• [Goal]
Return, exactly as written, every line from the first line of the data below through the line that contains "return points @".

++++ Supplied entries ++++

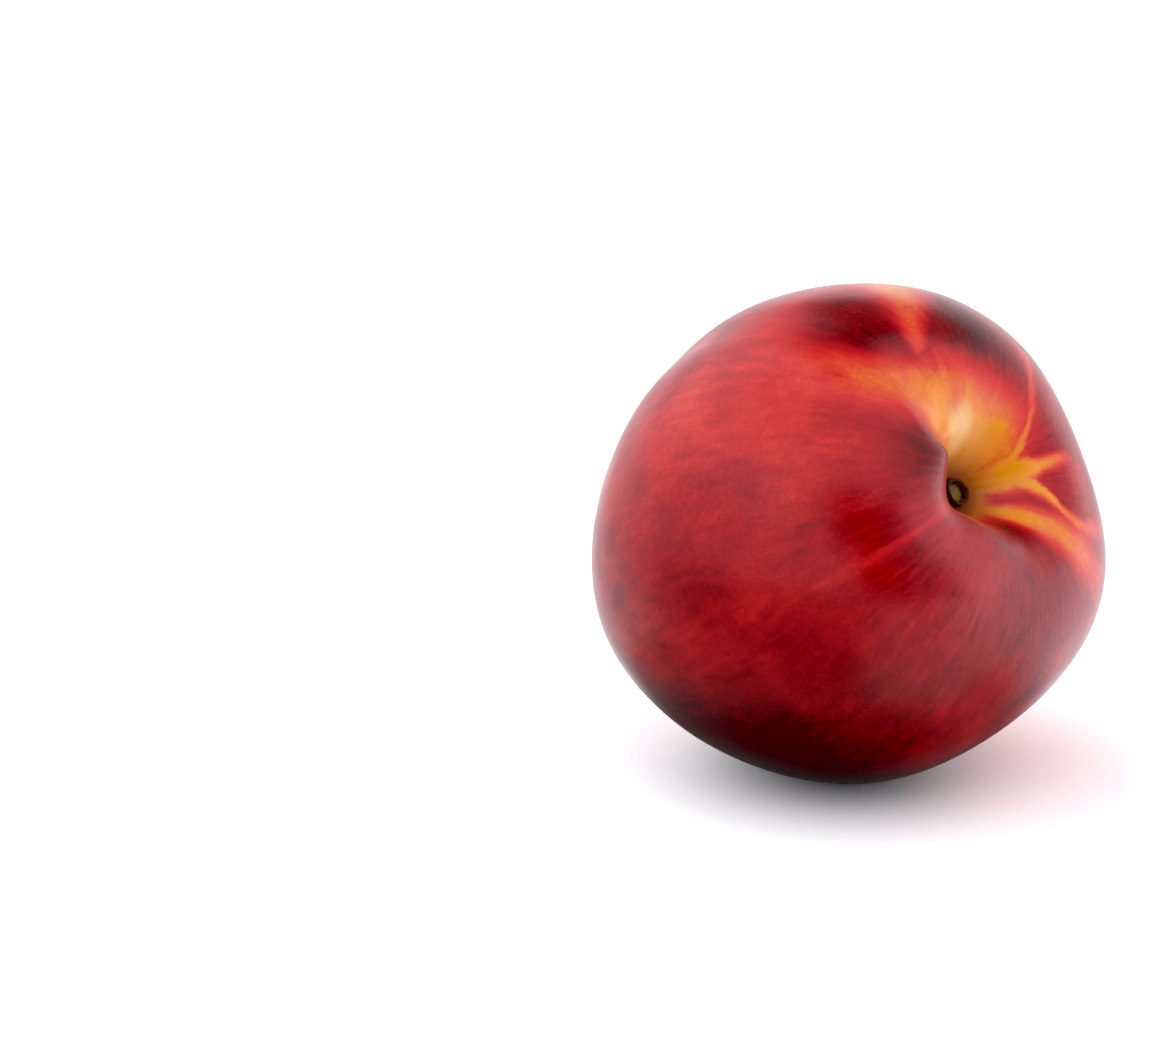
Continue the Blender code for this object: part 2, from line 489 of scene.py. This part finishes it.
def add_object(name, shape, origin):
    """Puts a mesh that was made in world space into an object with its origin at a place."""
    mesh = bpy.data.meshes.new(name)
    bmesh.ops.recalc_face_normals(shape, faces=shape.faces[:])
    bmesh.ops.translate(shape, verts=shape.verts[:], vec=-origin)
    shape.to_mesh(mesh)
    shape.free()
    mesh.shade_smooth()
    obj = bpy.data.objects.new(name, mesh)
    obj.location = origin
    bpy.context.scene.collection.objects.link(obj)
    return obj


def placed(points):
    """Points in the fruit's own axes, in millimetres, as world places in millimetres."""
    return points @ np.array(lying_axes()).T + np.array(CENTRE)


def make_skin():
    """The fruit's surface, pressed flat where it rests, and fitted to the CAD fruit's box."""
    ball = ball_of_rays()
    rays = np.array([vert.co[:] for vert in ball.verts])
    points = skin_points(rays)
    points += rays * unevenness(points)[:, None]
    world = placed(points)
    world[:, 2] = np.maximum(world[:, 2], 0.0)
    low, high = (np.array(corner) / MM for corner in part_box("fruit"))
    share = (high - low) / (world.max(axis=0) - world.min(axis=0))
    world = low + (world - world.min(axis=0)) * share
    for vert, point in zip(ball.verts, world):
        vert.co = Vector(point) * MM
    return add_object("fruit_skin", ball, Vector(CENTRE) * MM)


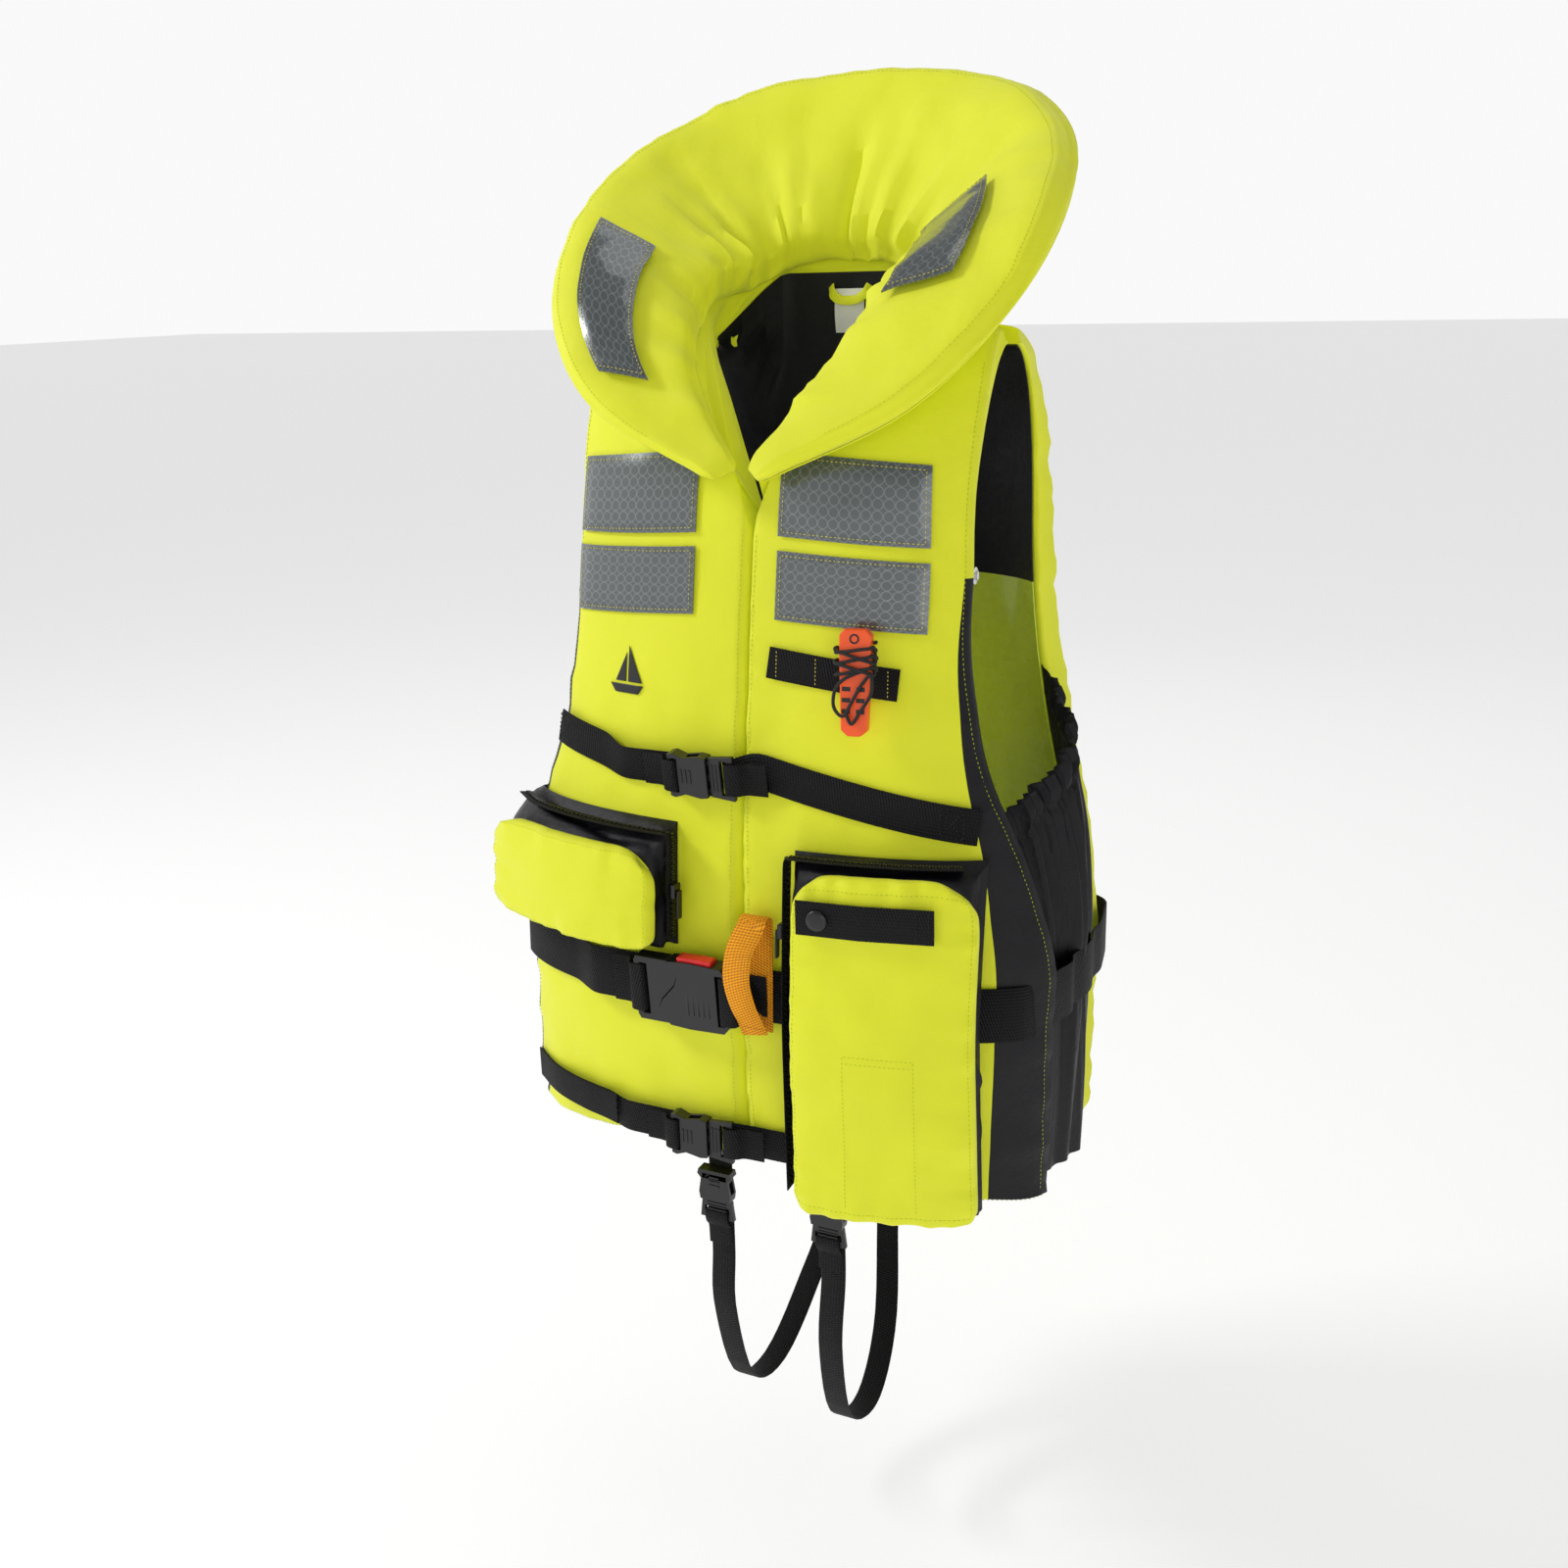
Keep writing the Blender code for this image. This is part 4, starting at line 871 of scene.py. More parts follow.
# ---- padded panels ------------------------------------------------------------------------
def puckers(along, distance, pitch, reach):
    """Small folds that run in from a seam: along is the place on it, distance how far in."""
    return waver(along / pitch, distance / (pitch * 5), 3.7) * math.exp(-distance / reach)


TAPE_HEIGHTS = (("upper", -0.096), ("lower", -0.156))
TAPE_MIDDLE = sum(middle for _, middle in TAPE_HEIGHTS) / len(TAPE_HEIGHTS)


def front_relief(u, v, spot):
    x, y, z = spot
    edge = column(PANEL_EDGES, 1, z)
    inner, outer = abs(x), edge - abs(x)
    low = z - hem_z(x)
    soft = 0.0034 * ripple(x, y, z, 9.0) + 0.0012 * ripple(x + 4, y, z, 30.0)
    seam = 0.0032 * (puckers(z, inner, 0.014, 0.024) + puckers(z + 1, outer, 0.013, 0.028))
    seam += 0.0032 * puckers(x, low, 0.015, 0.026)
    strap = 0.0
    for level, depth in ((CHEST_Z, 0.0010), (WAIST_Z, 0.0016), (HEM_STRAP_Z, 0.0008)):
        strap -= depth * math.exp(-((z - level) / 0.020) ** 2)
        fold = waver(x * 38, level * 7, 1.3)
        strap += 0.0032 * fold * math.exp(-abs(abs(z - level) - 0.030) / 0.016)
    under_tape = math.exp(-((z - TAPE_MIDDLE) / 0.085) ** 4)
    return (soft + seam) * (1 - 0.75 * under_tape) + strap


def back_relief(u, v, spot):
    x, y, z = spot
    edge = column(PANEL_EDGES, 2, z)
    soft = 0.0052 * ripple(x, y, z, 8.0) + 0.0020 * ripple(x, y, z + 7, 26.0)
    seam = 0.0032 * puckers(z, edge - abs(x), 0.013, 0.028)
    seam += 0.0022 * puckers(x, z - SIDE_HEM_Z, 0.014, 0.024)
    belt = -0.0016 * math.exp(-((z - WAIST_Z) / 0.020) ** 2)
    belt += 0.0030 * waver(x * 30, 4.0, 1.3) \
        * math.exp(-abs(abs(z - WAIST_Z) - 0.032) / 0.016)
    return soft + seam + belt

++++

• [Exercise response]
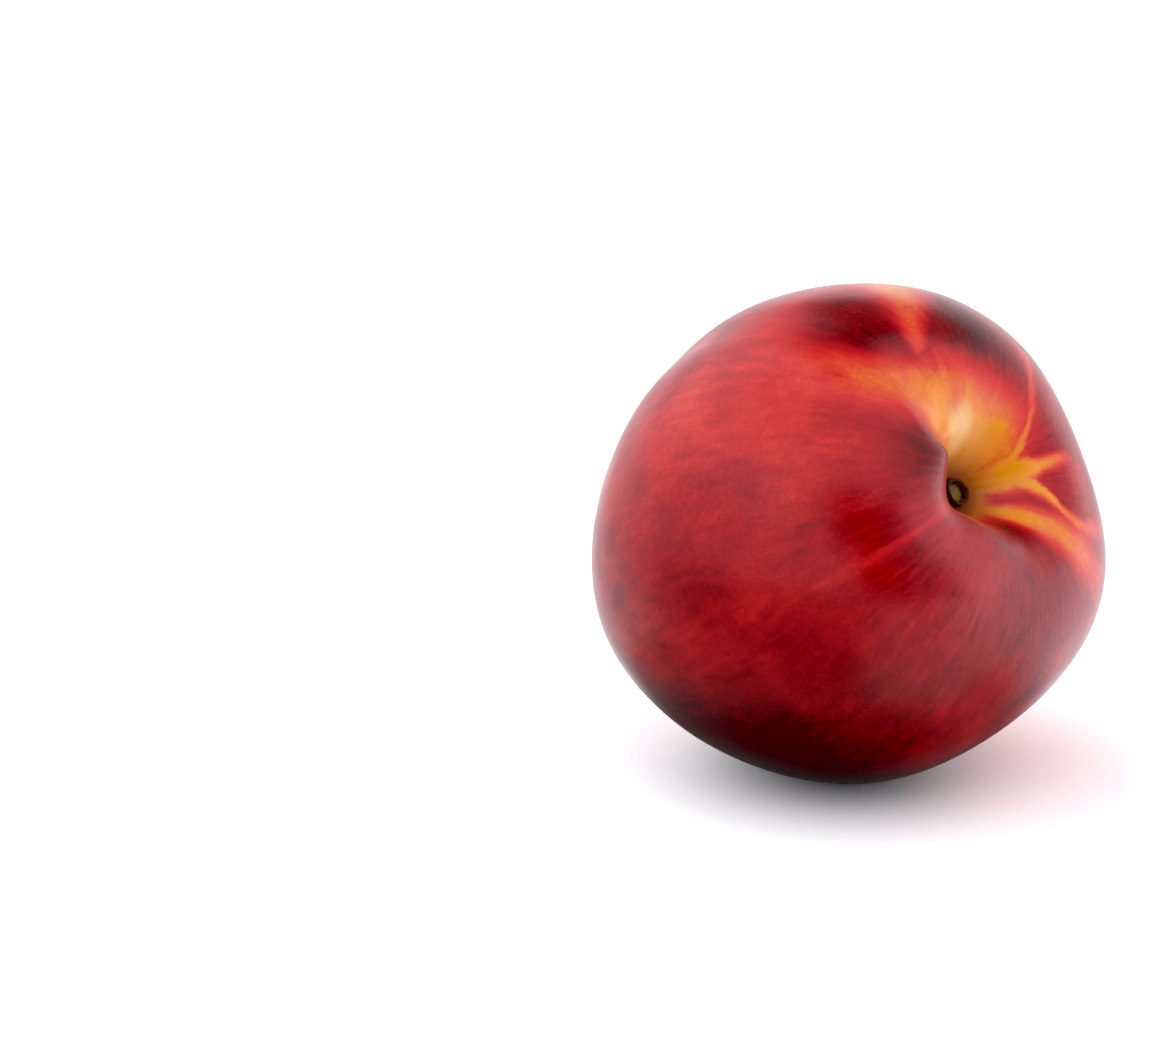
Continue the Blender code for this object: part 2, from line 489 of scene.py. This part finishes it.
def add_object(name, shape, origin):
    """Puts a mesh that was made in world space into an object with its origin at a place."""
    mesh = bpy.data.meshes.new(name)
    bmesh.ops.recalc_face_normals(shape, faces=shape.faces[:])
    bmesh.ops.translate(shape, verts=shape.verts[:], vec=-origin)
    shape.to_mesh(mesh)
    shape.free()
    mesh.shade_smooth()
    obj = bpy.data.objects.new(name, mesh)
    obj.location = origin
    bpy.context.scene.collection.objects.link(obj)
    return obj


def placed(points):
    """Points in the fruit's own axes, in millimetres, as world places in millimetres."""
    return points @ np.array(lying_axes()).T + np.array(CENTRE)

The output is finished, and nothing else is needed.